What this task involves: Reproduce each line from the first in the data through the line that contains "from FreeCAD import" exactly; give nothing else.

━━━━━━━━━━

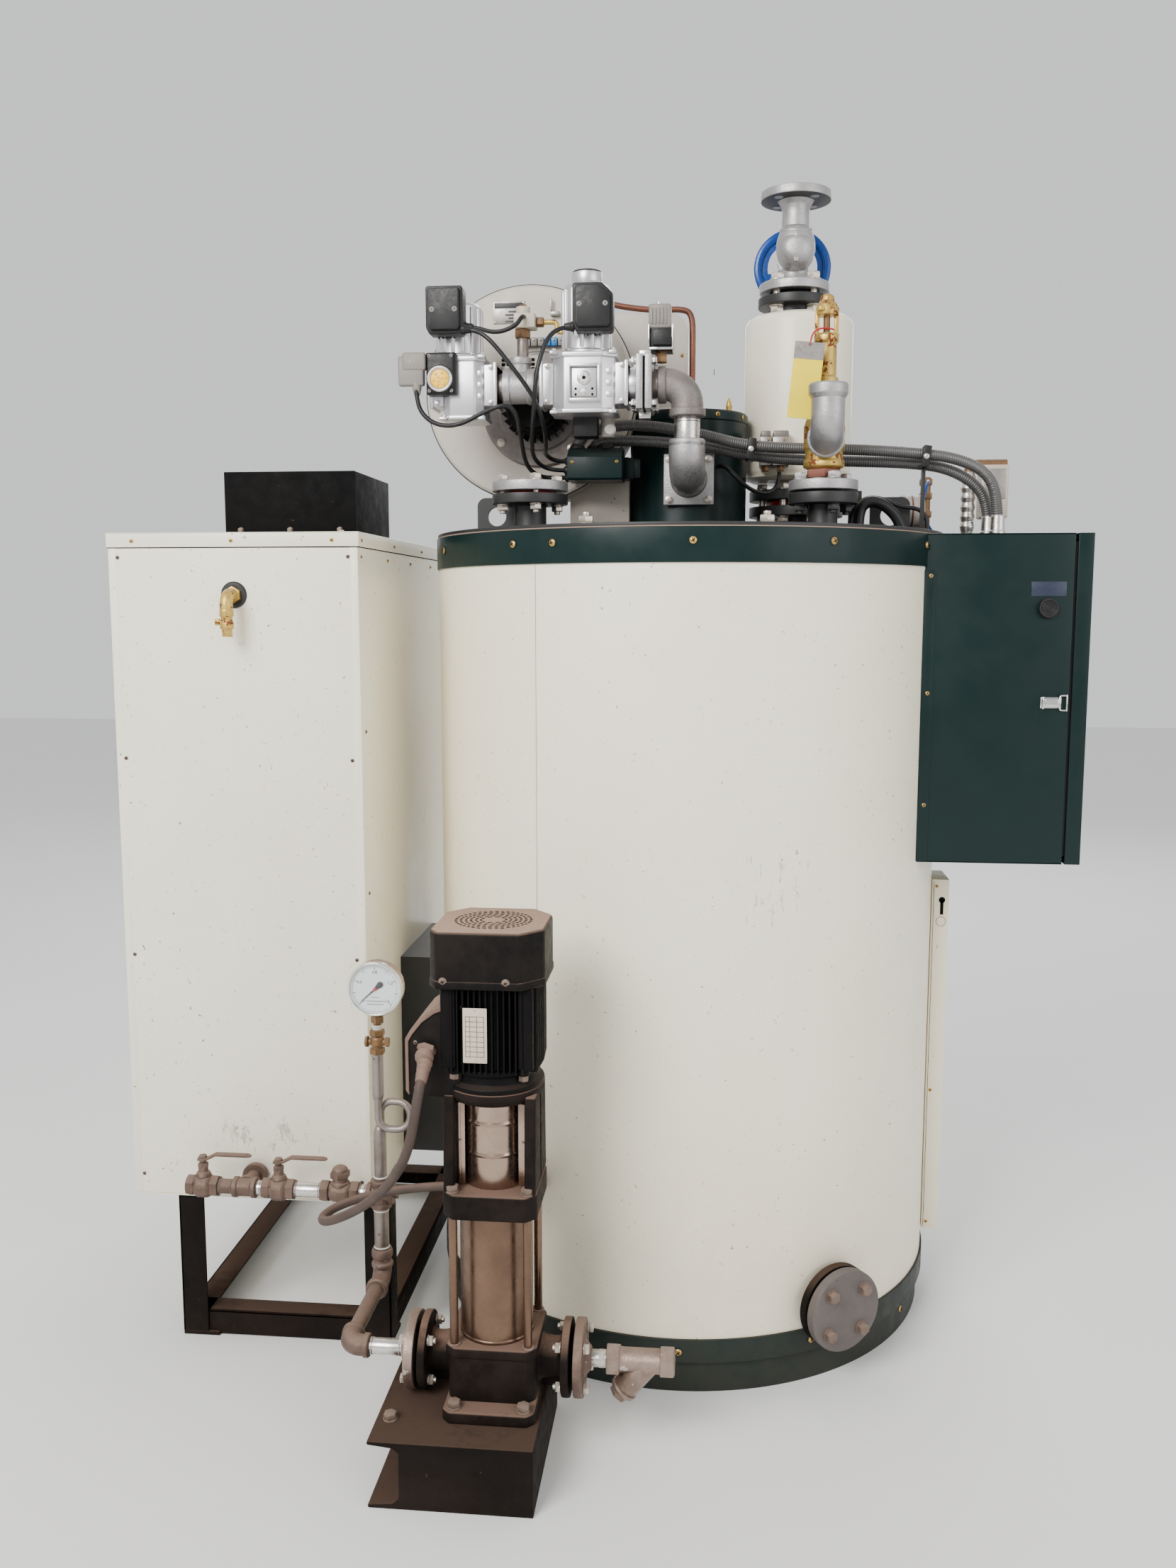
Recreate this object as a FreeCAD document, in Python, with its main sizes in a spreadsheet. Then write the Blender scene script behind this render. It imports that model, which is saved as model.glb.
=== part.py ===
import FreeCAD, Part

import math
import os
import re

import Sketcher
from FreeCAD import Placement, Rotation, Vector

# A vertical gas-fired steam boiler with its burner, economiser casing, feed pump and control
# cabinet. Sizes are in millimetres: +X is to the right of someone facing the boiler, +Y leads
# away from them, +Z is up, and the origin is on the floor under the middle of the shell.

SIZES = {
    # boiler shell and its sheet jacket
    "jacket_radius": 500, "jacket_sheet": 3, "shell_wall": 20, "shell_gap": 1,
    "skirt_height": 60, "jacket_bottom": 104, "jacket_top": 1479, "band_top": 1538,
    "roof_thick": 8, "roof_z": 1546, "roof_lip": 2, "band_proud": 4, "seam_angle": 60,
    "skirt_wall": 14, "skirt_inset": 6, "base_thick": 10, "sheet_fit": 0.5,
    "strip_width": 100, "strip_depth": 34, "strip_bottom": 122, "strip_top": 862,
    # blanked nozzles and lifting lugs
    "blank_radius": 70, "blank_thick": 18, "blank_gap": 5, "nozzle_neck": 30, "raised_face": 36,
    "nozzle_x": -284, "nozzle_y": -257, "nozzle_z": 1593,
    "hand_radius": 75, "hand_thick": 16, "hand_neck": 40, "hand_height": 148,
    "hand_angle": -55.6, "hand_reach": 512,
    "lug_thick": 14, "lug_width": 74, "lug_height": 66, "lug_round": 16, "lug_eye": 18,
    "lug_eye_height": 31, "lug_left_x": -358, "lug_left_y": -190, "lug_right_x": 386,
    "lug_right_y": -134,
    # steam separator on its pair of flanges, and the two level probes on its side
    "separator_x": 219, "separator_y": 70, "separator_radius": 108, "separator_base": 1658,
    "separator_top": 1982, "separator_round": 16, "foot_neck": 38, "foot_radius": 95,
    "foot_low": 1588, "foot_high": 1620, "foot_thick": 20, "crown_neck": 45,
    "crown_flange": 2003, "gasket_base": 2021, "gasket_radius": 50,
    "probe_front": -75, "probe_back": -24, "probe_low": 1669, "probe_high": 1746,
    "probe_left": 141, "probe_middle": 163, "probe_split": 165, "probe_right": 198,
    # steam stop valve and its handwheel
    "valve_x": 208, "valve_flange": 70, "valve_base": 2031, "valve_base_thick": 19,
    "valve_top": 2225, "valve_top_thick": 16, "valve_neck": 27, "valve_ball": 38,
    "valve_ball_y": 46, "valve_bore": 16, "valve_bore_depth": 60, "bolt_circle": 50,
    "bolt_hole": 9, "stem_z": 2108, "bonnet_radius": 24, "bonnet_end": 130,
    "gland_radius": 10, "gland_end": 165, "stem_radius": 5, "stem_end": 200, "wheel_y": 184,
    "wheel_radius": 80, "wheel_rim": 8, "wheel_hub": 13, "hub_start": 177, "hub_length": 18,
    "wheel_spoke": 5, "stem_fit": 0.1,
    # safety valve: heights are above the underside of its flange
    "safety_x": 252, "safety_y": -250, "safety_flange": 62.5, "safety_z": 1590,
    "safety_neck": 26, "safety_gap_low": 20, "safety_gap_high": 24, "safety_gasket": 28,
    "safety_cover": 44, "safety_throat": 24, "safety_hex": 62, "safety_body": 37,
    "safety_shoulder": 66, "safety_body_top": 150, "safety_bonnet": 22, "safety_bonnet_low": 172,
    "safety_bonnet_top": 300, "safety_yoke": 17, "safety_yoke_top": 330, "safety_cap": 20,
    "safety_cap_top": 368, "outlet_radius": 31, "outlet_bore": 21, "outlet_top": 1791,
    "outlet_bead": 4, "outlet_rim": 18, "outlet_depth": 40, "outlet_z": 1702,
    "outlet_out": -329, "outlet_bend": 38,
    # burner barrel, fan, fan motor and air duct
    "barrel_radius": 118, "barrel_top": 1784, "fan_x": -303, "fan_z": 1815, "fan_radius": 205,
    "fan_front": -118, "fan_depth": 135, "fan_foot_left": -232, "fan_foot_front": -60,
    "fan_foot_back": 10, "fan_foot_top": 1700, "motor_radius": 66, "motor_ring": 110,
    "ring_thick": 6, "motor_length": 82, "shaft_x": -285, "shaft_z": 1785,
    "duct_left": -190, "duct_right": -2, "duct_top": 1976, "duct_half": 50, "duct_round": 40,
    # gas train
    "gas_y": -263, "gas_z": 1804, "gas_depth": 46, "gas_hub": 40, "gas_hub_length": 22,
    "gas_pipe": 24, "tee_pipe": 30, "gas_inlet_bore": 17, "gas_inlet_depth": 26,
    "inlet_left": -462, "inlet_right": -338, "inlet_low": 1742, "inlet_high": 1854,
    "inlet_coil_x": -413, "inlet_coil": 40, "inlet_coil_top": 1952, "inlet_cover_left": -460,
    "inlet_cover_right": -393, "main_left": -261, "main_right": -100, "main_low": 1751,
    "main_high": 1858, "main_coil_x": -178, "main_coil": 43, "main_coil_top": 1980,
    "main_cap": 27, "main_cap_top": 2007, "main_cover_left": -197, "main_cover_right": -125,
    "cover_low": 1888, "cover_high": 1971, "cover_front": -337, "cover_back": -293,
    "coil_back": 8, "lamp_x": -435, "lamp_z": 1810, "lamp_radius": 22, "lamp_length": 12,
    "holder_half": 27, "holder_low": 1784, "holder_high": 1858, "holder_front": -328,
    "plug_left": -513, "plug_low": 1797, "window_half": 30, "window_low": 1770,
    "window_high": 1836, "window_front": -315, "under_left": -205, "under_right": -125,
    "under_front": -252, "under_back": -206, "under_low": 1716,
    "pilot_x": -295, "pilot_pipe": 11, "pilot_low": 1906, "pilot_high": 1949,
    "pilot_left": -309, "pilot_right": -270, "pilot_half": 19,
    "pair_left": -86, "pair_right": -57, "pair_half": 60, "drop_x": 5, "entry_z": 1649,
    "entry_plate": 97, "plate_front": 12, "elbow_bend": 42, "roof_clear": 4,
    "switch_left": -66, "switch_right": -20, "switch_low": 1865, "switch_high": 1952,
    "switch_front": -271, "switch_back": -217,
    # junction box, conduits and small lines
    "box_left": -222, "box_right": -118, "box_front": -202, "box_back": -128, "box_low": 1643,
    "box_high": 1704, "arm_right": -52, "arm_front": -136, "arm_back": -90, "arm_low": 1650,
    "arm_high": 1690, "conduit_radius": 10.5, "copper_radius": 6, "wire_radius": 4,
    # control cabinet
    "cabinet_left": 441, "cabinet_back": 506, "cabinet_front": 704, "door_front": 738,
    "cabinet_half": 240, "cabinet_bottom": 932, "cabinet_sheet": 3, "door_gap": 5,
    "hinge_out": 4, "hinge_side": 7, "hinge_pin": 5, "hinge_height": 60, "hinge_low": 1060,
    "hinge_high": 1390, "hinge_leaf": 26, "hinge_arm": 10, "hinge_thin": 1.5,
    "latch_left": 653, "latch_right": 700, "latch_low": 1217, "latch_high": 1247,
    "latch_deep": 12, "buzzer_x": 660, "buzzer_z": 1403, "buzzer_radius": 18,
    # economiser casing, its flue, its vent cock and its frame
    "casing_left": -1033, "casing_right": -571, "casing_front": -407, "casing_back": 343,
    "casing_bottom": 289, "casing_sheet": 3, "lid_lip": 26, "lid_proud": 2, "lid_fit": 0.3,
    "flue_left": -880, "flue_right": -624, "flue_front": -226, "flue_back": 34,
    "flue_top": 1662, "flue_wall": 4, "link_bottom": 290, "link_top": 700, "link_half": 150,
    "link_end": -460, "angle_size": 50, "angle_wall": 5, "beam_low": 2, "frame_left": -954,
    "frame_right": -540, "frame_front": -397, "frame_back": 333, "pad_size": 72,
    "pad_thick": 8, "pad_hole": 9, "cock_x": -800, "cock_z": 1427, "cock_out": -447,
    "spout_radius": 12, "spout_bend": 18, "spout_drop": 30, "cock_collar": 20,
    "collar_thick": 4, "cock_radius": 9, "cock_low": 1353, "cock_length": 50,
    "wing_low": 1373, "wing_high": 1385, "wing_long": 22,
    # feed water line: valves, check valve, riser and gauge
    "feed_y": -470, "feed_z": 340, "feed_pipe": 13.5, "feed_body": 22, "valve_half": 30,
    "barrel_half": 17, "hex_radius": 18, "stem_neck": 9, "stem_pin": 4, "riser_x": -536,
    "drain_x": -872, "feed_x": -728, "check_x": -612, "check_half": 36, "check_radius": 19,
    "check_dome": 17, "dome_height": 50, "entry_x": -792, "tee_radius": 19, "tee_half": 22,
    "entry_collar": 24, "entry_thick": 16, "joint_half": 25, "lever_length": 86,
    "lever_width": 14, "lever_thick": 4, "lever_z": 390, "lever_boss": 10, "boss_thick": 6,
    "lever_fit": 0.05, "drain_bore": 9, "drain_depth": 14,
    "union_low": 200, "union_height": 34, "pipe_bend": 22,
    "gauge_z": 728, "gauge_radius": 50, "gauge_depth": 32, "gauge_rim": 6, "gauge_fit": 0.1,
    "siphon_z": 490, "siphon_loop": 24, "siphon_pipe": 7, "siphon_x": -501, "siphon_y": -476,
    "riser_pipe": 9.5, "cock_bottom": 602, "gauge_cock": 12, "gauge_cock_high": 50,
    "gauge_handle": 4, "handle_long": 44, "handle_z": 628, "gauge_neck": 6,
    # feed pump on its pedestal
    "pump_x": -282, "pump_y": -700, "port_z": 177, "port_half": 125, "port_radius": 62.5,
    "port_flange": 16, "port_gap": 6, "port_seal": 30, "port_neck": 32,
    "pedestal_height": 112, "pedestal_left": -463, "pedestal_right": -200,
    "pedestal_front": -862, "pedestal_back": -560, "channel_flange": 50, "channel_wall": 6,
    "foot_length": 210, "foot_width": 150, "foot_plate": 20, "pump_block": 73,
    "sleeve_radius": 60, "sleeve_bottom": 224, "stool_bottom": 440, "stool_top": 648,
    "stool_half": 76, "plinth_height": 42, "cheek_inner": 54, "cheek_outer": 70,
    "cheek_half": 62, "stool_collar": 80, "stool_ring": 22, "guard_radius": 50,
    "guard_sheet": 3, "stay_offset": 60, "stay_radius": 7, "motor_bottom": 650,
    "fin_radius": 83, "cowl_bottom": 820, "cowl_top": 912, "cowl_half": 90,
    "wiring_left": -415, "wiring_right": -322, "wiring_low": 634, "wiring_high": 786,
    "wiring_half": 59, "lead_gland": 13, "gland_long": 26, "gland_x": -379, "gland_z": 716,
    "strainer_end": 12, "strainer_run": 21, "strainer_hex": 27, "hex_length": 24,
    "strainer_leg": 20, "leg_length": 84, "leg_back": 46, "strainer_bore": 13,
    "bore_depth": 22, "lead_radius": 8, "socket_left": -300, "socket_right": -250,
    "socket_front": -512, "socket_back": -400, "socket_low": 350, "socket_high": 400,
    # pressure controls behind the cabinet, and small fittings on the top plate
    "rear_y": 60, "siphon_tube": 15, "siphon_tube_x": 562, "control_pipe": 11,
    "control_pipe_z": 1690, "control_left": 583, "control_right": 637, "control_half": 24,
    "control_low": 1583, "manifold_radius": 11, "manifold_x": 478, "manifold_top": 1668,
    "drum_radius": 32, "drum_left": 412, "drum_right": 458, "drum_y": -60, "drum_z": 1589,
    "drum_foot": 14, "stub_radius": 13, "stub_x": 326, "stub_top": 1632,
}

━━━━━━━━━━

Finished answer:
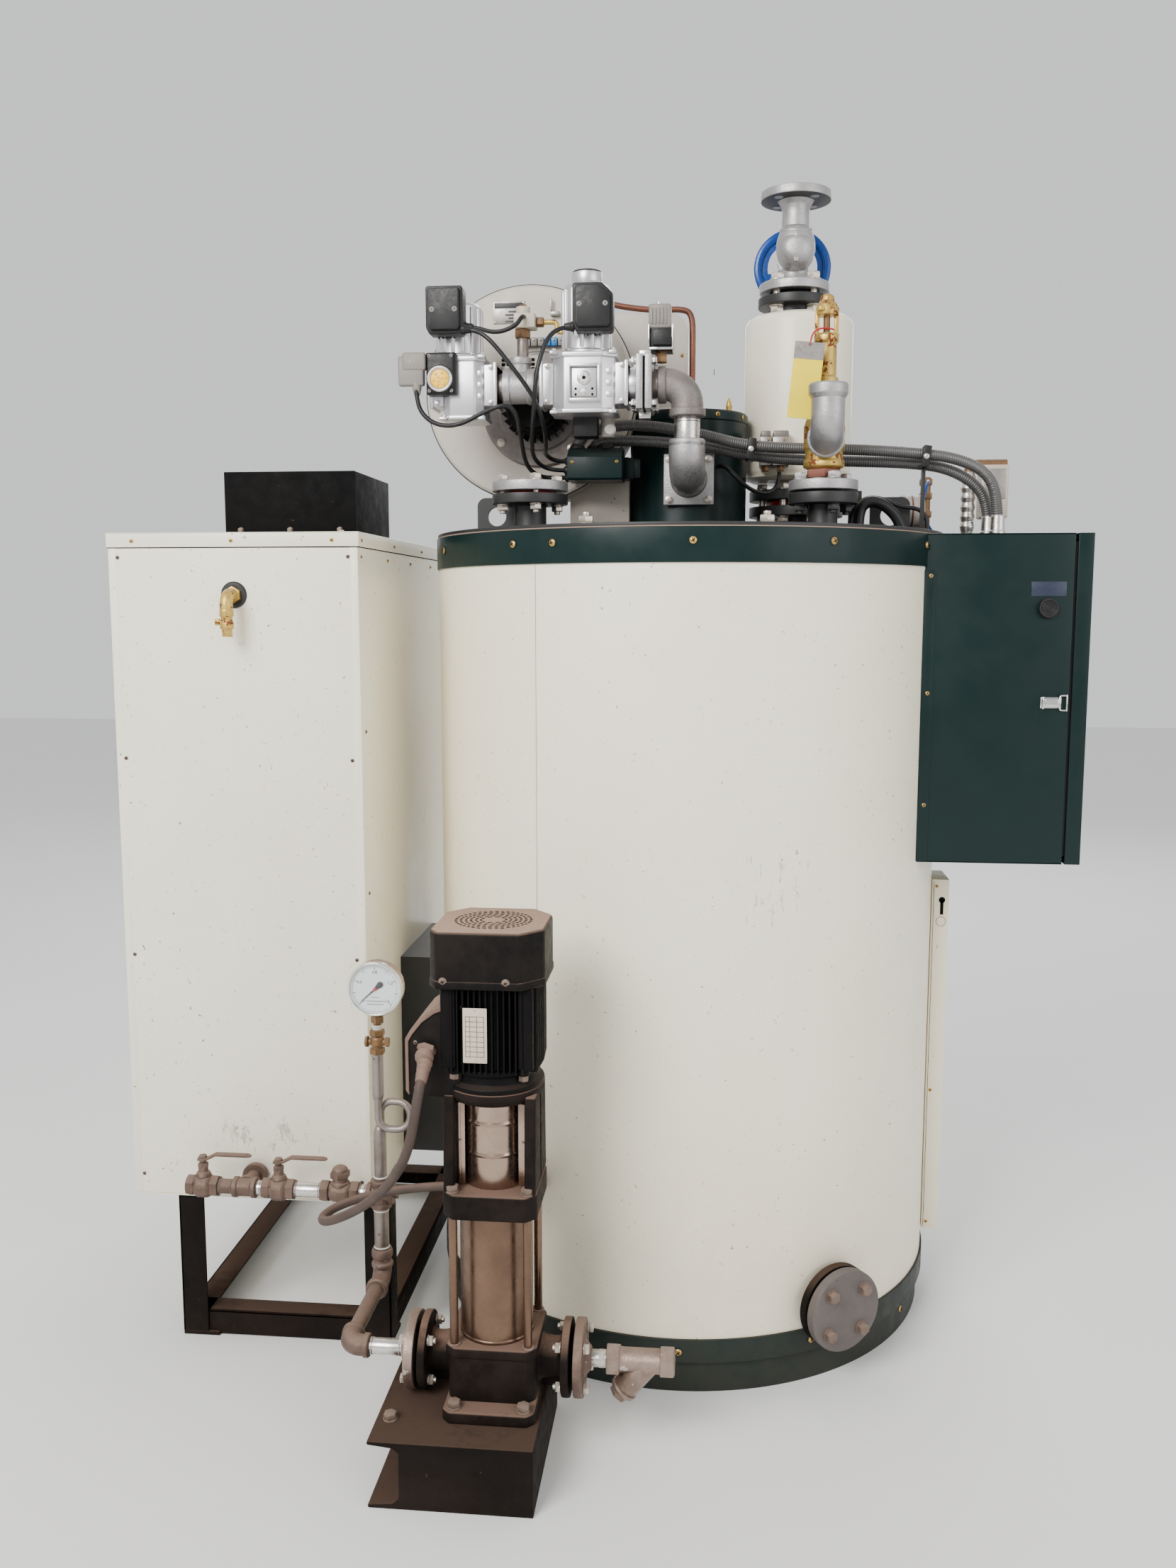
Recreate this object as a FreeCAD document, in Python, with its main sizes in a spreadsheet. Then write the Blender scene script behind this render. It imports that model, which is saved as model.glb.
=== part.py ===
import FreeCAD, Part

import math
import os
import re

import Sketcher
from FreeCAD import Placement, Rotation, Vector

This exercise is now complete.